Mesuji Lampung-Bhayangkaranews.my.id-Ketua DPC FSPPP-SPSI Kabupaten Mesuji Syahbani mendesak pemerintah agar upah minimum pada 2023 harus naik pasalnya, kenaikan Bahan Bakar Minyak (BBM) sebesar 30 persen berdampak pada harga kebutuhan dan transportasi naik sehingga perekonomian buruh semakin dilematis.

“Menurut Syahbani kenaikan upah minimum tahun 2023 nanti naik sebesar 10 sampai 13 persen sudah layak,”ucapnya, saat diwawancarai oleh awak media ini di kantor Disnakertrans Mesuji, Minggu 16/10/2022.

Syahbani menceritakan terkait wacana upah sebesar 10 sampai 13 persen, mungkin banyak kalangan pengusaha keberatan dengan sebesar itu, bahkan mereka mewacanakan sebaiknya naik sebesar 5 persen saja menurutnya hal itu wajar saja karena setiap tahun, pengusaha selalu keberatan dengan kenaikan upah dari
tuntutan buruh.

Baik, selama diterapkannya Peraturan Pemerintah (PP) Nomor 78 Tahun 2015 Tentang Upah dan setelah terbitnya PP Nomor 36 Tahun 2021 Tentang Pengupahan. “Ya karakter pengusaha dari dulu memang begitu, selalu mengeluh dann keberatan dengan kenaikan upah. Maunya mereka upah buruh murah terus,” jelasnya.

Ia mengingatkan pemerintah, khususnya Kementerian Ketenagakerjaan (Kemnaker) agar lebih memihak pada kepentingan buruh. Sebab, pasca disahkannya Undang-Undang Cipta Kerja, kondisi perekonomian buruh di Indonesia semakin terpuruk. Artinya, pemerintah dimasa pemulihan ekonomi ini jangan hanya mementingkan kepentingan pengusaha. 

Padahal, Sri Mulyani Menteri Keuangan mengatakan, tahun ini kondisi perekonomian Indonesia semakin membaik pasca pandemi “Nah, sementara buruh sampai hari ini banyak ditumbalkan dalam aturan regulasi,” tegasnya.
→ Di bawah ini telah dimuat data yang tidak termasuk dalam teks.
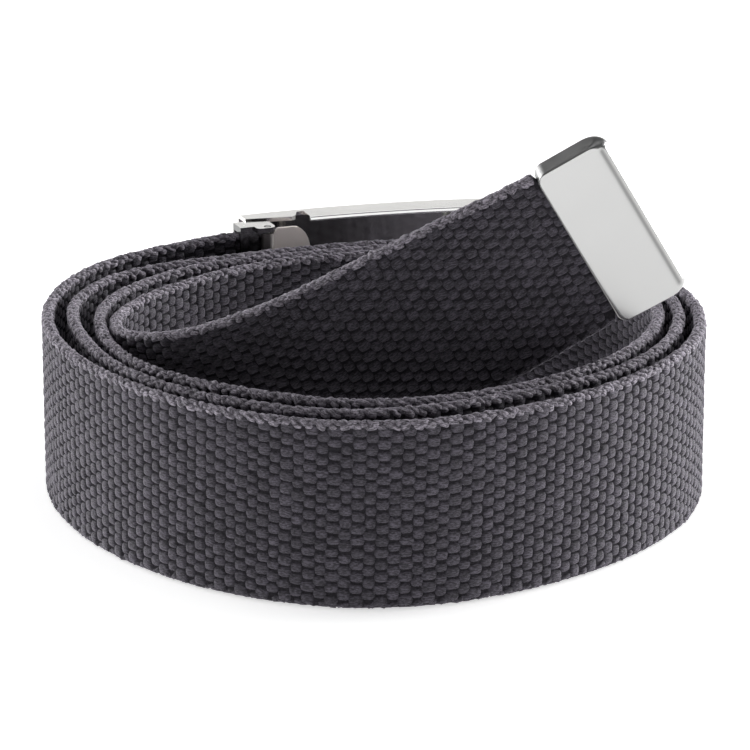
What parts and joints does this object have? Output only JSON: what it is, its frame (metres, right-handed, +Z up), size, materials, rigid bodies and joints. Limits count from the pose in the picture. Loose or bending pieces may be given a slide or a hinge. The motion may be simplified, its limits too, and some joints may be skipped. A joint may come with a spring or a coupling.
{
  "type": "belt",
  "caption": "Canvas webbing belt rolled into a coil on its edge, with a metal end tip on its rising free end and a bowed plate buckle with a clamp lever at the back.",
  "frame": {"origin": "on the floor under the middle of the box that holds the whole belt", "axes": "+X to the right and +Y to the back as the front is seen, +Z up; the free end rises across the front half of the coil towards +X, and the buckle stands at the back"},
  "size_m": [0.1378, 0.1494, 0.0839],
  "materials": {
    "canvas": "coarse woven canvas",
    "satin_metal": "satin",
    "plated_metal": "polished plating",
    "black_metal": "semi-gloss black",
    "warm_metal": "satin"
  },
  "bodies": {
    "belt": {"webbing": "canvas", "end_tip": "satin_metal", "buckle_plate": "plated_metal", "clamp_jaw": "black_metal", "hinge_pin": "plated_metal", "lock_roller": "plated_metal"},
    "lever": {"clamp_lever": "warm_metal"}
  },
  "joints": [
    {"name": "clamp_lever_hinge", "type": "hinge", "parent": "belt", "child": "lever", "pos_m": [-0.02317, 0.05109, 0.021], "axis": [0, 0, -1], "range_deg": [0, 30]}
  ]
}
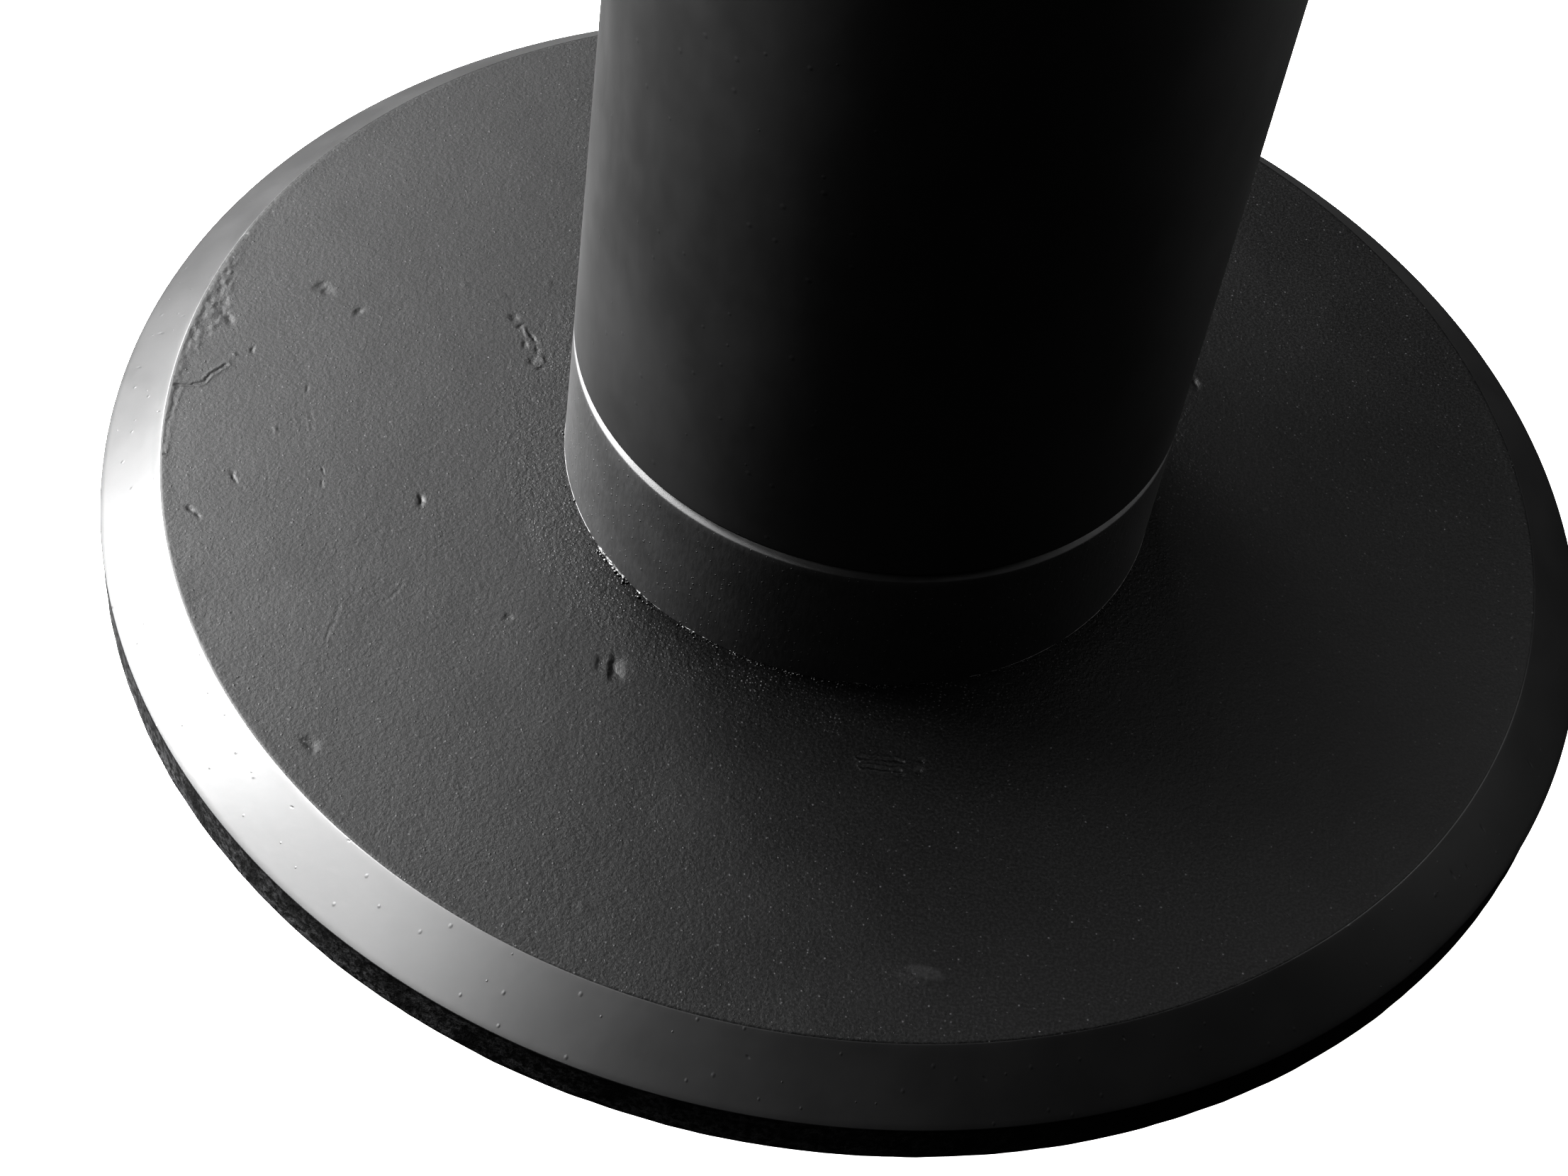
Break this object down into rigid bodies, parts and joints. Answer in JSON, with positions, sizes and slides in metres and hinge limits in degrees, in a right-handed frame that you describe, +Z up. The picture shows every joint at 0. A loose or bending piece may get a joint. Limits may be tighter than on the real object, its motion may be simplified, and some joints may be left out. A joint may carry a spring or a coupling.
{
  "type": "bollard post",
  "caption": "Round steel post on a heavy bevelled disc base, with a flush foot collar, a flanged head and a screw plug that closes the head's clamp chamber.",
  "frame": {"origin": "middle of the round footprint, on the surface that the base pad stands on", "axes": "+Z up along the post; the object is round, and a corner of the plug's hexagon socket points along +X"},
  "size_m": [0.289, 0.289, 0.446],
  "materials": {
    "plate_paint": "satin black paint over rough hot-rolled plate",
    "tube_paint": "smooth satin black paint",
    "weld_paint": "black paint over a small weld bead",
    "bare_steel": "turned, oiled",
    "zinc_steel": "zinc plated",
    "stainless": "fine turned",
    "rubber": "matt"
  },
  "bodies": {
    "bollard": {"base_pad": "rubber", "base_plate": "plate_paint", "base_collar": "plate_paint", "collar_weld": "weld_paint", "spigot_tube": "bare_steel", "spigot_seal_lower": "rubber", "spigot_seal_upper": "rubber", "spigot_weld": "bare_steel", "tie_rod_boss": "bare_steel", "boss_weld": "bare_steel", "tie_rod": "zinc_steel", "guide_disc": "bare_steel", "guide_nut_lower": "zinc_steel", "guide_nut_upper": "zinc_steel", "post_tube": "tube_paint", "post_head": "tube_paint", "head_seal": "rubber", "clamp_washer": "zinc_steel", "disc_spring": "zinc_steel", "clamp_nut": "zinc_steel", "lock_nut": "zinc_steel"},
    "plug_rider": {"plug_seal": "rubber"},
    "plug": {"screw_plug": "stainless"}
  },
  "joints": [
    {"name": "plug_rise", "type": "slide", "parent": "bollard", "child": "plug_rider", "axis": [0, 0, 1], "range_m": [0, 0.0101]},
    {"name": "plug_turn", "type": "hinge", "parent": "plug_rider", "child": "plug", "pos_m": [0, 0, 0.4416], "axis": [0, 0, 1], "range_deg": [0, 1800]}
  ],
  "couplings": [
    {"joint": "plug_rise", "follows": "plug_turn", "m_per_rad": 0.00031831}
  ]
}
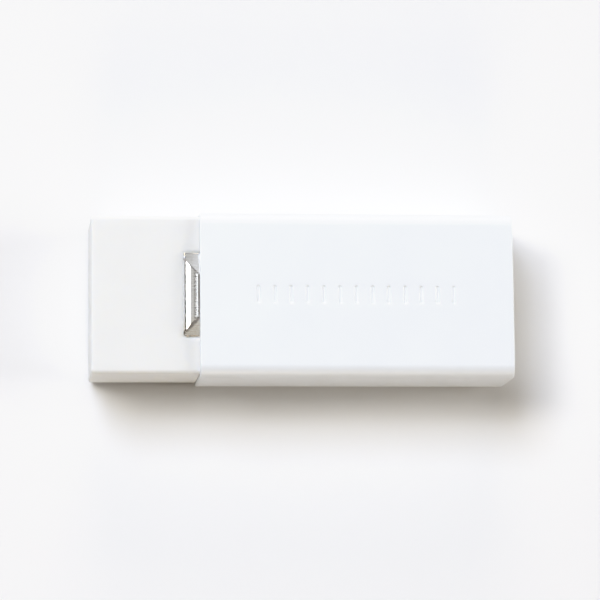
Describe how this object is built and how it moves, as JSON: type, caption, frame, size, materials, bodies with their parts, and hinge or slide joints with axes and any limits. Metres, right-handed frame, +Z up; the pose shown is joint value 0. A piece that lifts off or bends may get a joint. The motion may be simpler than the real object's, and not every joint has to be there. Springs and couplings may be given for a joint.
{
  "type": "block eraser with metal sleeve",
  "caption": "Hand-held block eraser in a thin white metal sleeve, held by a bent spring clip whose folded flap stands out of the mouth.",
  "frame": {"origin": "centre of the bounding box in X and Y, on the plane the sleeve's underside rests on", "axes": "+X along the length towards the closed end (the rubbing end faces -X), +Y across the width, +Z up"},
  "size_m": [0.057, 0.0224, 0.0126],
  "materials": {
    "white_paint": "satin",
    "spring_steel": "polished",
    "vinyl": "matte"
  },
  "bodies": {
    "sleeve_body": {"sleeve": "white_paint", "rear_cap": "white_paint"},
    "clip_body": {"clip": "spring_steel"},
    "block_body": {"eraser_block": "vinyl"}
  },
  "joints": [
    {"name": "clip_slide", "type": "slide", "parent": "sleeve_body", "child": "clip_body", "axis": [-1, 0, 0], "range_m": [0, 0.034]},
    {"name": "eraser_slide", "type": "slide", "parent": "clip_body", "child": "block_body", "axis": [-1, 0, 0], "range_m": [0, 0.034]}
  ]
}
Selanjutnya, Syahbani menjelaskan dirinya bersama perwakilan serikat buruh/serikat pekerja yang tergabung dalam FSPPP KABUPATEN MESUJI melihat justru pihak Direktur Pengupahan Kemnaker masih mempertahankan upah minimum tetap mengacu PP Nomor 36. Karena PP tersebut ada kompensasi penerapan Struktur Skala Upah di perusahaan,” ungkapnya.

Syahbani menegaskan serikat buruh sebenarnya tidak menginginkan kenaikan upam minimum berdasarkan PP Nomor 36. Namun lebih setuju pada acuan PP Nomor 78. Sebab, kalau mengacu pada PP Nomor 36, kemungkinan besar kenaikan upah minimum tahun depan hanya naik sebesar 5 persen.

“Walau PP Nomor 36 sudah diterbitkan hasil produk turunan UU Cipta Kerja, sebenarnya PP Nomor 78 tahun 2015 ini masih memiliki legalitas hukum yang kuat. Sebab hasil putusan Mahkamah Konstitusi (MK) UU Cipta Kerja kan inkonstitusional bersyarat. Dan harus di revisi oleh DPR RI selama 2 tahun,” terangnya.

“Pemerintah sebaiknya mengacu pada PP Nomor 78 saja, karena buruh sekarang ini untuk bertahan hidup saja sudah susah. Dan saat pemerintah hendak membuat keputusan upah minimum 2023, tidak lagi membuat Surat Edaran (SE) agar kepala daerah tunduk pada aturan Kemnaker,” tandasnya.